Owning the leasehold does limit your rights in relation to that property when compared to the rights of a freeholder.
Length of ownership
Your ownership of the leasehold is only for a specified period. Therefore you should consider the length of the leasehold you intend to purchase as it can affect not only how much you can purchase it for, but equally importantly, how much you may be able to sell it for. Short-term leaseholds are considerably less attractive to potential buyers than those with a longer duration.
The duration of leaseholds can vary considerably, depending among other things, on the type of property. You can usually expect a lease of around 99 years for flats, and some new build houses having leases of 999 years.
When buying a leasehold, for example for a new build, you will need to ensure you are clear on the duration of the lease agreement so that you are fully aware of your situation and the potential impact in the future.
The freeholder will usually be responsible for maintenance of the building and land unless you have asserted your right to manage the property yourself. This can potentially cause disputes to arise between you as the leaseholder and the freeholder if one or the other does not feel the property is being managed sufficiently.
Maintenance & service charges
You will most likely need to pay additional charges on top of the purchase of your leasehold; including service charges for maintenance and ground rent (rent payable for the use of the land the property sits on). These can become quite substantial over the term of the lease. The lease agreement should set out the details of all additional charges.
Restrictions of use
You may not be able to use the property as you would like, and may be restricted from certain actions such as subletting the property to another person. You still have the right to sell the leasehold although selling a leasehold can be quite complex.
As the leasehold is a contract between you and the freeholder allowing you to enjoy the property for a specified period, there is the possibility of liability for damages or even having to give up the leasehold to the landlord if you do not keep to the terms of the agreement.
Can I obtain a mortgage on a leasehold property?
The duration of the leasehold will have a significant influence when it comes to securing a mortgage on a leasehold property.
It may be difficult to find a mortgage, or a mortgage on favourable terms, where the leasehold does not subsist for a long enough period following repayment of the mortgage. For example, if the leasehold is due to expire 10 years after your final mortgage payment, it may be hard to obtain a mortgage. The mortgage lender is likely to be concerned that should you default on your repayments, it will be difficult for them to sell the property at an adequate price on the basis of such a short leasehold.
Can I extend a leasehold?
If you are a leaseholder, there are certain circumstances in which it may be possible to apply to extend the leasehold duration, though this will incur additional fees. You can do this either by private agreement with your landlord, or you can invoke your rights under the Leasehold Reform Housing and Urban Development Act 1993.
Using your statutory rights, you may be able to extend your leasehold on a flat for 90 years, or by 50 years if you own the leasehold on a house. In order to qualify for a statutory lease extension, you must hold a residential lease of more than 21 years that you have owned for at least 2 years.

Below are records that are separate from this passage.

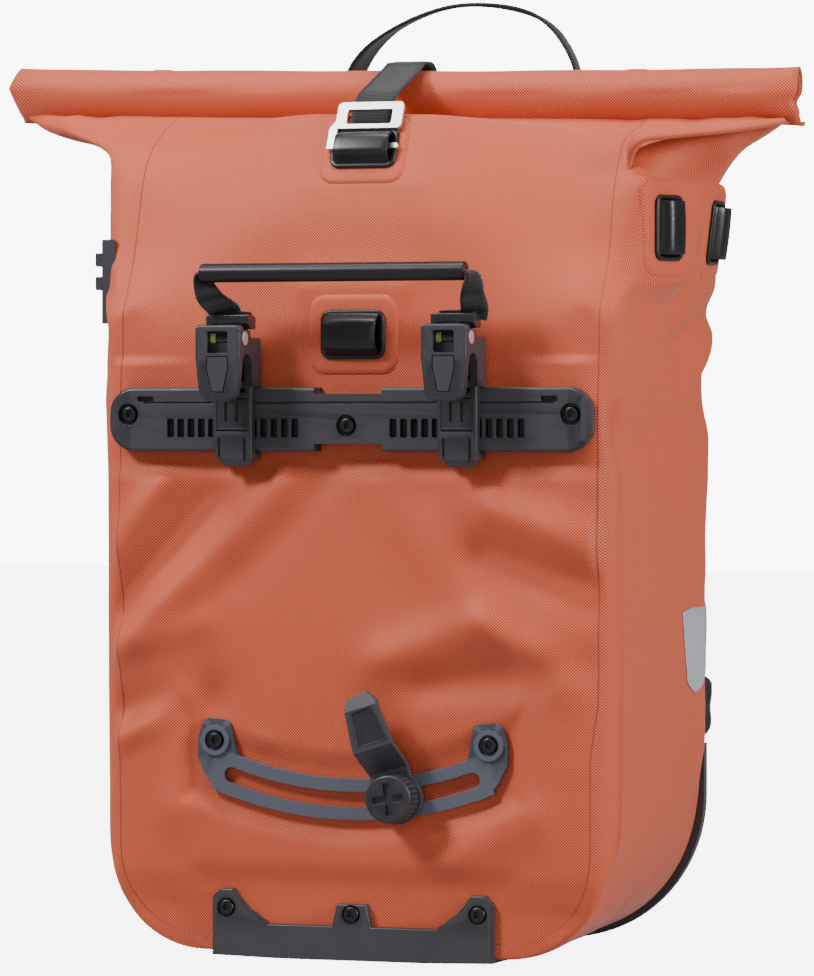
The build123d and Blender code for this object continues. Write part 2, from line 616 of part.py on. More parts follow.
def cushion(outline, y0, y1, radius):
    """A padded slab with its outer rim rounded."""
    slab = front_prism(outline, y0, y1)
    rims = [e for e in slab.edges() if abs(e.center().Y - y1) < 0.01]
    return soften(slab, rims, radius)


def back_pads():
    outline = Pos(64, 215) * RectangleRounded(88, 226, 22)
    pads = mirrored(biggest(cushion(outline, BACK, PAD_BACK, 7)))
    return Compound(children=[pads["left"], pads["right"]])


def harness_yoke():
    outline = Pos(0, 359) * RectangleRounded(160, 50, 10)
    return cushion(outline, BACK, PAD_BACK, 3)


def shoulder_straps():
    """Padded straps from the yoke, arching clear of the back pads."""
    side = make_face(Curve() + [Spline((104.0, 378), (125.5, 340), (132.0, 285), (122, 225), (109, 186)),
                                Line((109, 186), (104.3, 186)),
                                Spline((104.3, 186), (112, 225), (121, 285), (113, 340), (104.0, 366)),
                                Line((104.0, 366), (104.0, 378))])
    shape = make_face(Curve() + [Spline((18, 378), (26, 330), (44, 270), (52, 186)), Line((52, 186), (94, 186)),
                                 Spline((94, 186), (96, 270), (80, 330), (64, 378)), Line((64, 378), (18, 378))])
    strap = biggest(side_prism(side, 0, 150) & front_prism(shape, 90, 150))
    return mirrored(strap)


def ladder_locks():
    lock = block(56, 90, PAD_BACK + 0.3, PAD_BACK + 6, 152, 184)
    for low in (157, 166, 175):
        lock -= block(60, 86, PAD_BACK - 1, PAD_BACK + 8, low, low + 5)
    locks = mirrored(lock)
    return Compound(children=[locks["left"], locks["right"]])


def lower_webbing():
    """Adjusting webbing from each ladder lock down to the rear frame."""
    line = FilletPolyline((PAD_BACK + 1.3, 151.5), (PAD_BACK + 1.3, 96), (BACK + 9.2, 60),
                          (BACK + 9.2, 4.0), radius=6)
    web = biggest(side_prism(trace(line, WEB), 66, 66 + WEB_WIDTH))
    web -= block(60, 100, BACK + 4, BACK + 8.4, 0, 20)
    webs = mirrored(biggest(web))
    return Compound(children=[webs["left"], webs["right"]])


def hip_fins():
    outline = face_of((97, 168), (152, 160), (156, 142), (150, 122), (97, 114))
    fin_pad = cushion(fillet(outline.vertices(), 7), PAD_BACK + 0.5, PAD_BACK + 13, 4)
    return mirrored(biggest(fin_pad))


def hip_webbing():
    """Belt webbing from each hip fin towards the buckle, in front of the lower webbing."""
    y = PAD_BACK + 7
    left = block(-97, -62, y, y + WEB, 129, 129 + WEB_WIDTH)
    right = block(34, 97, y, y + WEB, 129, 129 + WEB_WIDTH)
    return Compound(children=[left, right])


def hip_buckle():
    """A side-release buckle: a socket on the right and a plug with two prongs on the left."""
    y0, y1 = PAD_BACK + 2, PAD_BACK + 14
    socket = block(2, 34, y0, y1, 122, 161)
    socket = soften(socket, socket.edges().filter_by(Axis.Z), 3)
    socket -= block(1, 26, y0 + 2.5, y1 - 2.5, 126, 157)
    for z in (122, 161):
        socket -= block(8, 20, y0 - 1, y1 + 1, z - 2.2, z + 2.2)
    plug = block(-24, 1.5, y0, y1, 124, 159)
    plug = soften(plug, plug.edges().filter_by(Axis.Z), 3)
    for z in (128, 150):
        plug += block(0, 24, y0 + 3, y1 - 3, z, z + 5)
    plug += block(0, 22, y0 + 3, y1 - 3, 139.5, 143.5)
    plug -= block(-20, -15, y0 - 1, y1 + 1, 128, 155)
    return {"hip_buckle_socket": socket, "hip_buckle_plug": plug}


def grab_handle():
    """An upright loop of webbing behind the roll, standing on the yoke."""
    y0, y1 = PAD_BACK + 0.5, PAD_BACK + 16.5
    low, crown = 384.3, 572.0
    outer = make_face(Curve() + [Line((-73, low), (-73, 500)),
                                 Spline((-73, 500), (-58, 548), (0, crown), (58, 548), (73, 500)),
                                 Line((73, 500), (73, low)), Line((73, low), (-73, low))])
    inner = make_face(Curve() + [Line((-70, low - 1), (-70, 500)),
                                 Spline((-70, 500), (-55, 546), (0, crown - 3), (55, 546), (70, 500)),
                                 Line((70, 500), (70, low - 1)), Line((70, low - 1), (-70, low - 1))])
    return biggest(front_prism(outer - inner, y0, y1))


def harness():
    made = {"back_pads": back_pads(), "harness_yoke": harness_yoke(), "ladder_locks": ladder_locks(),
            "lower_webbing": lower_webbing(), "hip_webbing": hip_webbing(), "grab_handle": grab_handle()}
    made.update(hip_buckle())
    for side, strap in shoulder_straps().items():
        made["shoulder_strap_" + side] = strap
    for side, pad in hip_fins().items():
        made["hip_fin_" + side] = pad
    return made


def main():
    parts = {"hook_rail": hook_rail(), "swing_track": swing_track(), "fin_slider": fin_slider(), "fin": fin(),
             "fin_knob": fin_knob(), "base_guard": base_guard(), "rear_edge_frame": rear_edge_frame(),
             "centre_loop": centre_loop(), "closure_loop": closure_loop(), "reflectors": reflectors(),
             "side_buckle": side_buckle(), "closure_buckle": closure_buckle(), "closure_strap": closure_strap()}
    for group in (body_panels(), neck_panels(), roll(), boards(), side_loops(), hooks(), grip(), all_screws(),
                  harness()):
        parts.update(group)
    os.makedirs("parts", exist_ok=True)
    for name, shape in parts.items():
        export_step(shape, "parts/" + name + ".step")
    print(len(parts), "sub-parts")


main()
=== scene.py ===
"""The visual model of a roll-top pannier bag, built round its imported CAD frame. Metres, Z up."""
import json
import math
import random

import bpy
import numpy as np
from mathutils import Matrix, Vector
from mathutils.bvhtree import BVHTree


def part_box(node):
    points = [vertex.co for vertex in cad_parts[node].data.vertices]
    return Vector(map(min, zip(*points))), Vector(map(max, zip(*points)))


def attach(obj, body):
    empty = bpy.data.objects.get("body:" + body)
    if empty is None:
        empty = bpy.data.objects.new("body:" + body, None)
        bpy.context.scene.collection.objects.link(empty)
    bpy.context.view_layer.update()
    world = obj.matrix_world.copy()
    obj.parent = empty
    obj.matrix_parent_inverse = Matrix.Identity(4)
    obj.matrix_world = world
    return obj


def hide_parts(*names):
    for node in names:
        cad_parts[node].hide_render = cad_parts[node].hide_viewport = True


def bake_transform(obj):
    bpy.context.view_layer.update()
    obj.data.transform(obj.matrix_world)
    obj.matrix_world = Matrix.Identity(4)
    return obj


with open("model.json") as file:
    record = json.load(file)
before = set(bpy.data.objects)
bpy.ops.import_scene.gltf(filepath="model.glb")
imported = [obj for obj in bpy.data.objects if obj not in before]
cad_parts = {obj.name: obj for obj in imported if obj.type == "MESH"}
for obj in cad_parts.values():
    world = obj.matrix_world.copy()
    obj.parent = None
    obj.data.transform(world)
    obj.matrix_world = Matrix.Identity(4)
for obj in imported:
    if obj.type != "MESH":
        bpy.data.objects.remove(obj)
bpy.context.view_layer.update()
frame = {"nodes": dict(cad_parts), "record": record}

# sizes taken from the frame ----------------------------------------------------------------

panel_low, panel_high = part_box("front_panel")
roll_low, roll_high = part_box("roll_closure")
FRONT_Y = panel_low.y
BACK_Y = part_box("rear_panel")[1].y
HALF = panel_high.x
FLOOR = panel_low.z
SHOULDER = panel_high.z
ROLL_HALF = roll_high.x
ROLL_R = (roll_high.z - roll_low.z) / 2
ROLL_Y = (roll_high.y + roll_low.y) / 2
ROLL_Z = (roll_high.z + roll_low.z) / 2

# design values that the frame does not state
CORNER_FRONT = 0.058
CORNER_REAR = 0.086
CLOTH_TOP = 0.540          # height of the mouth before it is folded
SEAM_INSET = 0.009         # from a panel's edge to its welded seam
WEAVE = 0.0017             # pitch of the fabric's weave
WEB_THICK = 0.0016
WEB_HALF = 0.0122          # half the width of the harness's webbing
ARC_MIDDLE = 0.320         # height of the point that the swing track curves round
ARC_RADIUS = 0.226
PRESSURE = 6.0             # how hard the filled bag pushes on its cloth
MOUTH_SHARE = 0.985        # the shut mouth's width as a share of the roll's
MOUTH_DROP = 0.0115        # how far the shut mouth lies under the roll's axis
LEVEL = 1e-4               # two places closer than this count as the same
TUCK_LENGTH = 0.085        # how far down each side's middle line the inward fold reaches
BEAK_LENGTH = 0.075        # how far down the front seam the fold's lower edge starts
FOLD_RIGHT = ((0.157, -0.062, 0.474), (0.192, 0.010, 0.442))
FOLD_LEFT = ((-0.166, -0.058, 0.476), (-0.168, 0.004, 0.468))
ROLL_SHIFT = -0.008        # the mouth was not rolled up quite straight, so one end creeps out
ROLL_STRETCH = 1.028       # the roll's length as a share of the CAD roll's
ROOT = "root"


# camera and light --------------------------------------------------------------------------

def add_camera():
    """A long lens at the rack side's right, level with the rail."""
    turn = math.radians(20)
    away, aside, height = 3.26, 0.0309, 0.315
    data = bpy.data.cameras.new("camera")
    data.lens = 206.6
    data.sensor_width = 36.0
    camera = bpy.data.objects.new("camera", data)
    x = away * math.sin(turn) + aside * math.cos(turn)
    y = FRONT_Y - away * math.cos(turn) + aside * math.sin(turn)
    camera.location = (x, y, height)
    camera.rotation_euler = (math.radians(90 - 0.70), 0, turn)
    bpy.context.collection.objects.link(camera)
    bpy.context.scene.camera = camera


def add_light(name, place, target, size, power):
    data = bpy.data.lights.new(name, "AREA")
    data.shape = "RECTANGLE"
    data.size, data.size_y = size
    data.energy = power
    light = bpy.data.objects.new(name, data)
    light.location = place
    light.rotation_euler = (Vector(target) - Vector(place)).to_track_quat("-Z", "Y").to_euler()
    bpy.context.collection.objects.link(light)


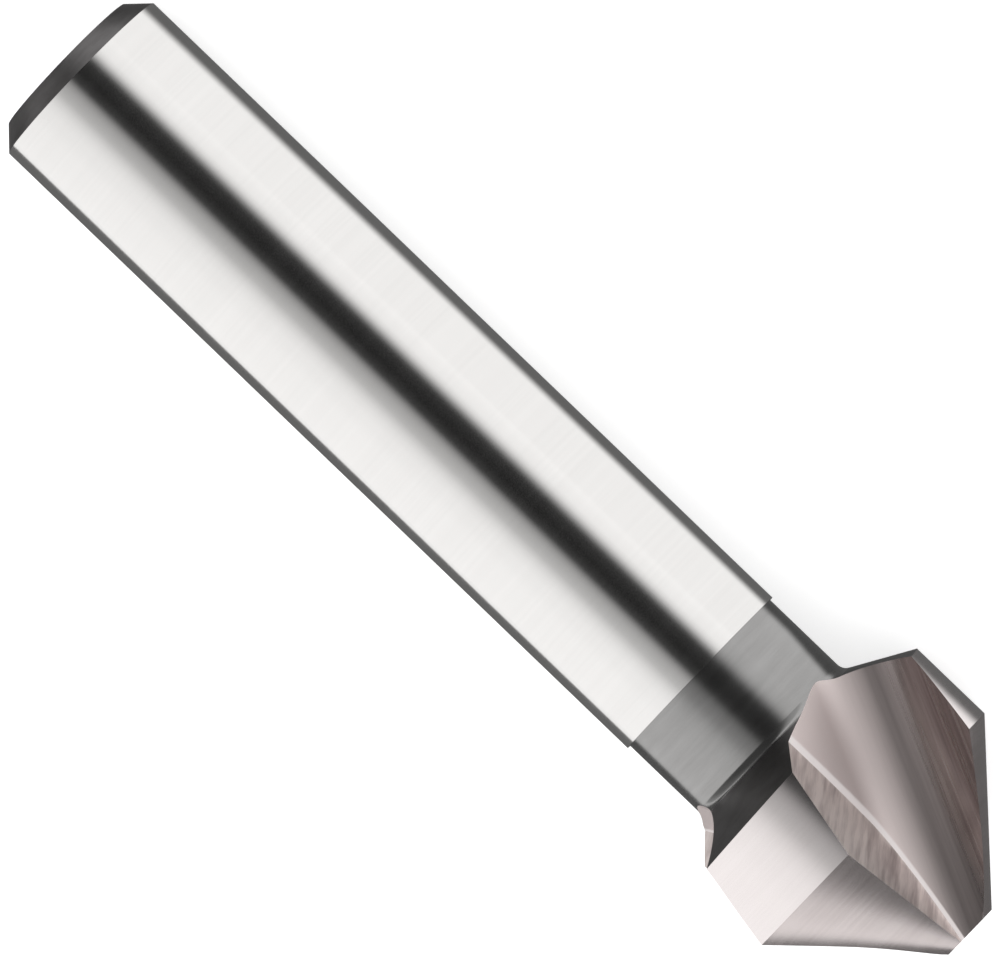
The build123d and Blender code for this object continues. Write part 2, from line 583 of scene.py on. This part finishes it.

Various other aspects need qualification before your lease extension may be granted and owning the leasehold on a property does not guarantee you will be able to rely on your statutory rights.
If you qualify to rely on your statutory rights, you will have the right to extend the lease for fair market value.
Statutory lease extensions are highly complex, and legal advice should be sought to guide you through the process.
Can I buy the freehold on my leasehold property?
Similarly to extending your leasehold, there are statutory rights that may enable you to purchase the freehold of your leasehold property, which will then give you the rights granted as a freehold property owner.
The first option when looking to buy the freehold is to approach the current freehold owner directly to negotiate the purchase of the freehold.
If the freeholder is not open to selling the freehold to you, you may be able to purchase the freehold despite their position on the matter if you meet certain criteria under the Leasehold Reform Act 1967:
• The property must be a house
• The house must have been leased on a long lease of at least 21 years
• The leasehold must have been owned for at least 2 years
If your landlord doesn’t consent to your purchase of the freehold, the case may be taken to the County Court for resolution. If the issue is in regards to the price to be paid for the purchase, the dispute must be taken to the First Tier Tribunal (Property Chamber).
Purchasing the freehold of a leasehold property can be a lengthy and expensive process, especially where there are disputes as to the amount to be paid and where there are disagreements between the leaseholder and freeholder about the purchase in general.
Why seek legal advice
Leasehold properties typically involve more complex legal aspects than freehold, and you have certain legal responsibilities you must adhere to as a leaseholder. You must also be cautious if you are looking to purchase the leasehold on a property as you may struggle to mortgage or sell the interest if you get it wrong. If you wish to extend your lease or purchase the freehold, this can incur significant expenses and could result in a lengthy legal dispute.
As such it’s crucial to seek expert legal advice whatever the stage of the leasehold process to avoid costly mistakes and to ensure you get the best outcome for you.